### Written exercise
Reproduce, word for word, every line from the first one down to the line containing "return marks[-1][1] +", and nothing else.

### Material provided
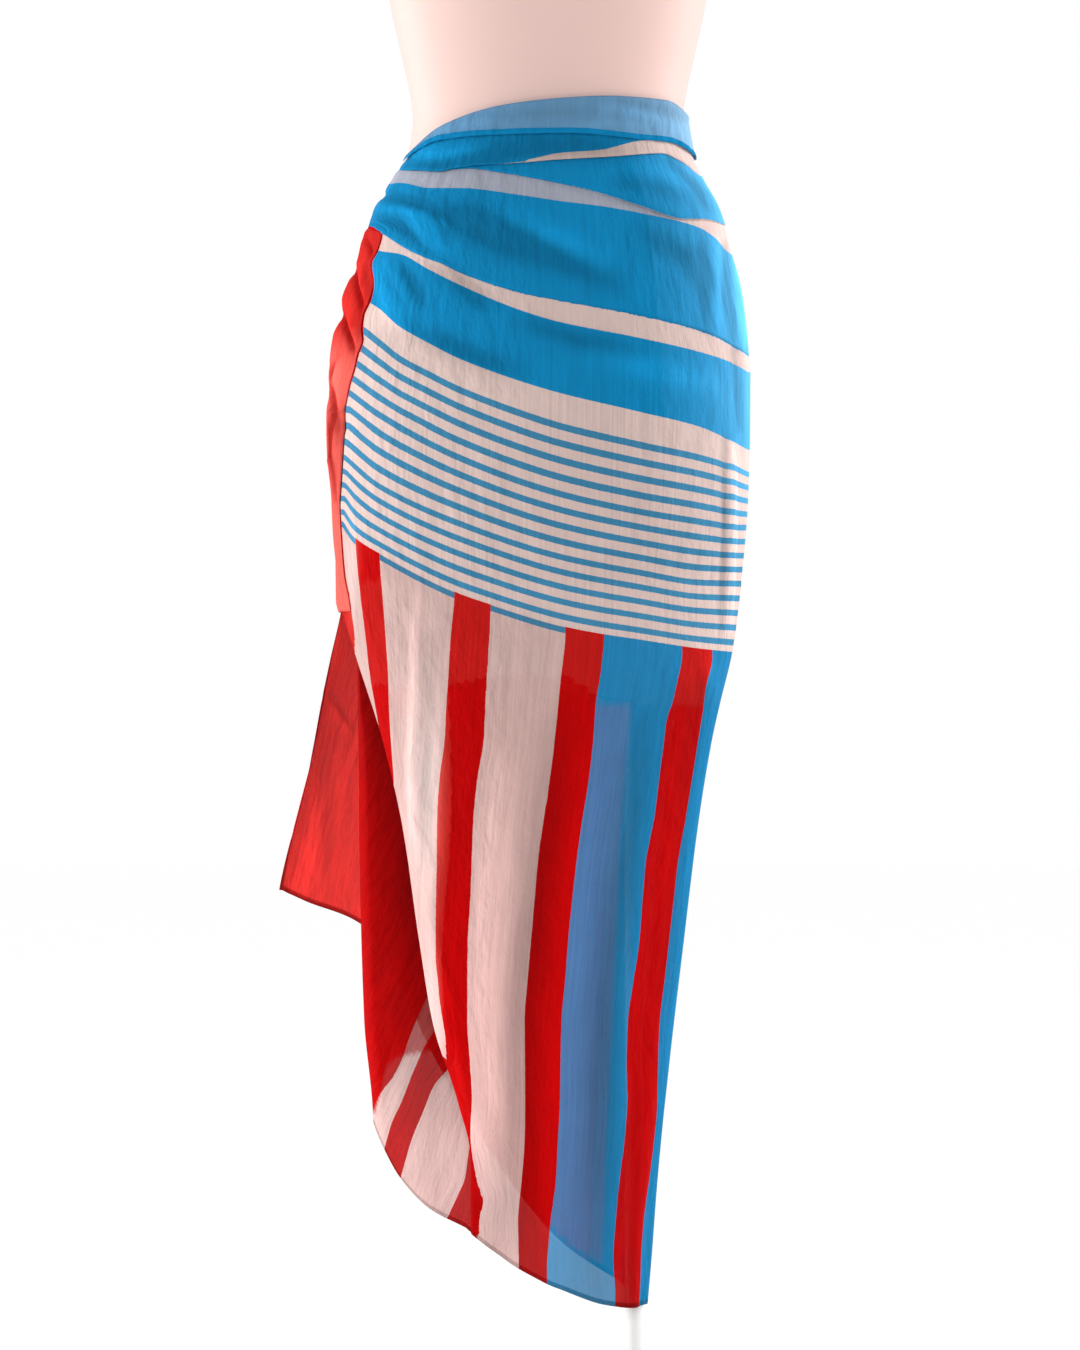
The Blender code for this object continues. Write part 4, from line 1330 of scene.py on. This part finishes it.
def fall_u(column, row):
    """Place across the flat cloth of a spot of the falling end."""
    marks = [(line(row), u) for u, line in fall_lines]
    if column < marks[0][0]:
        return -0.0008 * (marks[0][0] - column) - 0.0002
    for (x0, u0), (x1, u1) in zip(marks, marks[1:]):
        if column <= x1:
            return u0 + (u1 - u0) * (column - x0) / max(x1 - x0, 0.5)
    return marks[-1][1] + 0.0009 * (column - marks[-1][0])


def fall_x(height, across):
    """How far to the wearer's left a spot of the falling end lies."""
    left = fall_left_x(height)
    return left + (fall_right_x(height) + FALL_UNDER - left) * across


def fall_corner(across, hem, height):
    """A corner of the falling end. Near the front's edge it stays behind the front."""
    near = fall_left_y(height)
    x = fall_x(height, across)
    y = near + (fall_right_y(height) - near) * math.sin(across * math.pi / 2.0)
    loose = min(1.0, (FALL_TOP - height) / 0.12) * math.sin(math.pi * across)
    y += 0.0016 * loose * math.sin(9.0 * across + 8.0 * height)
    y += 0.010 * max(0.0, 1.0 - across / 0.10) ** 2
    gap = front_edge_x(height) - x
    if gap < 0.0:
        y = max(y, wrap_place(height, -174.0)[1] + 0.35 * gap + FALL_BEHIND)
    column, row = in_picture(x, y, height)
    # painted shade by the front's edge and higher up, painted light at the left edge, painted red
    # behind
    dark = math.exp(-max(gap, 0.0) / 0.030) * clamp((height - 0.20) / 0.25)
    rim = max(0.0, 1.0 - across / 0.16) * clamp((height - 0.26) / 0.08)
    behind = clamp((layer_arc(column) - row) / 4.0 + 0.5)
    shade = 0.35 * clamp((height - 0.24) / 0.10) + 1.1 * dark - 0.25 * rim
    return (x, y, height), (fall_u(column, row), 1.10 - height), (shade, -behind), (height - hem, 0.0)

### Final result
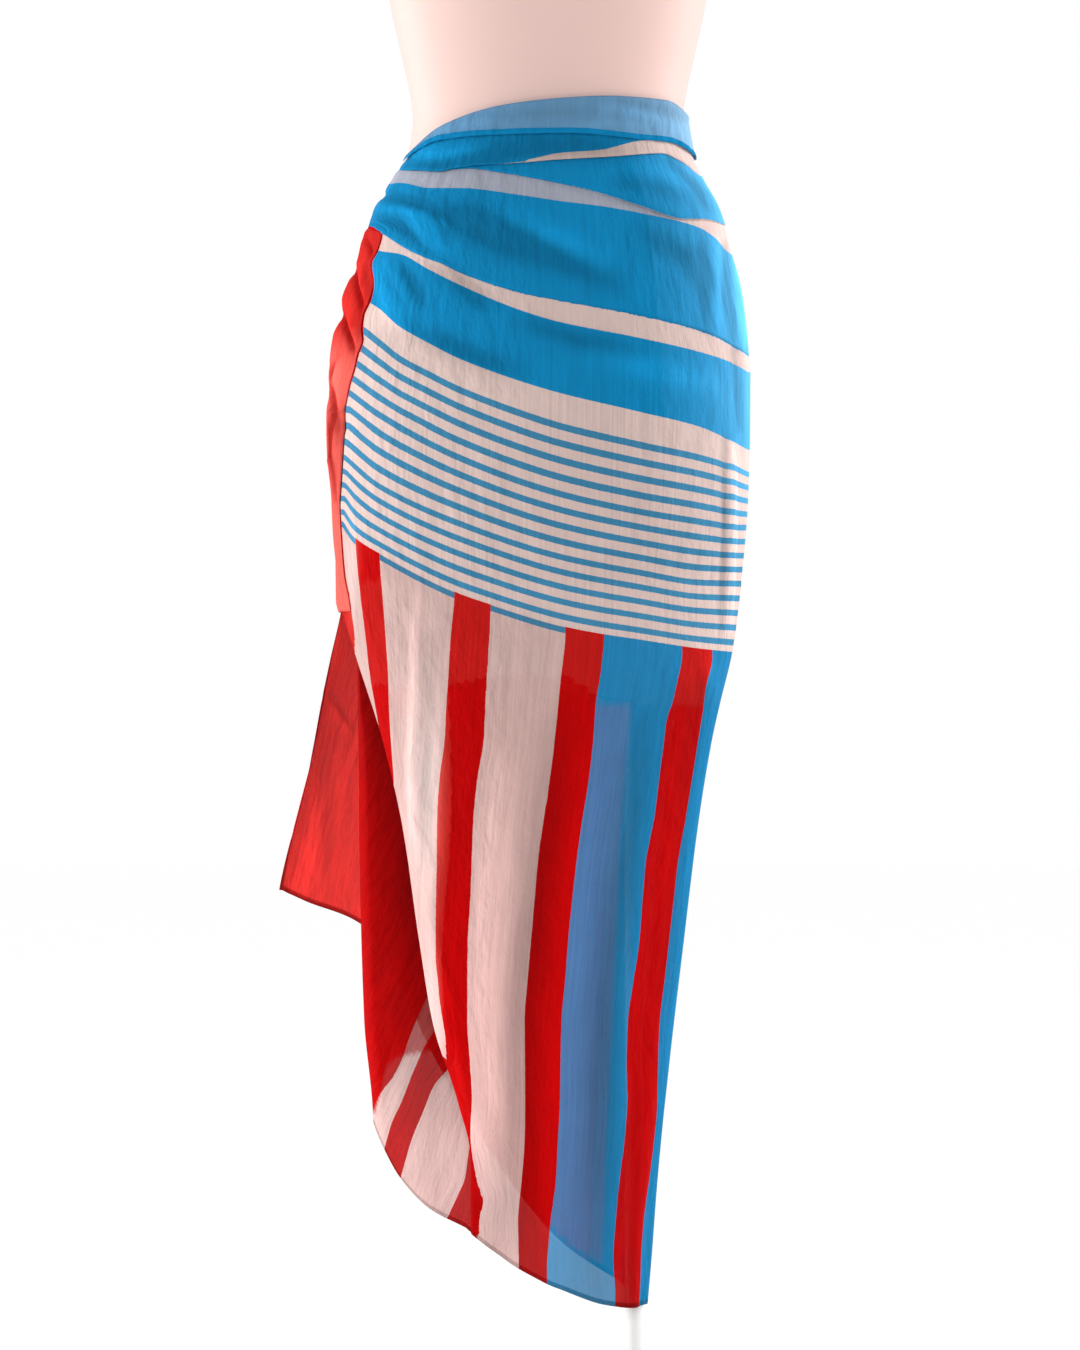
The Blender code for this object continues. Write part 4, from line 1330 of scene.py on. This part finishes it.
def fall_u(column, row):
    """Place across the flat cloth of a spot of the falling end."""
    marks = [(line(row), u) for u, line in fall_lines]
    if column < marks[0][0]:
        return -0.0008 * (marks[0][0] - column) - 0.0002
    for (x0, u0), (x1, u1) in zip(marks, marks[1:]):
        if column <= x1:
            return u0 + (u1 - u0) * (column - x0) / max(x1 - x0, 0.5)
    return marks[-1][1] + 0.0009 * (column - marks[-1][0])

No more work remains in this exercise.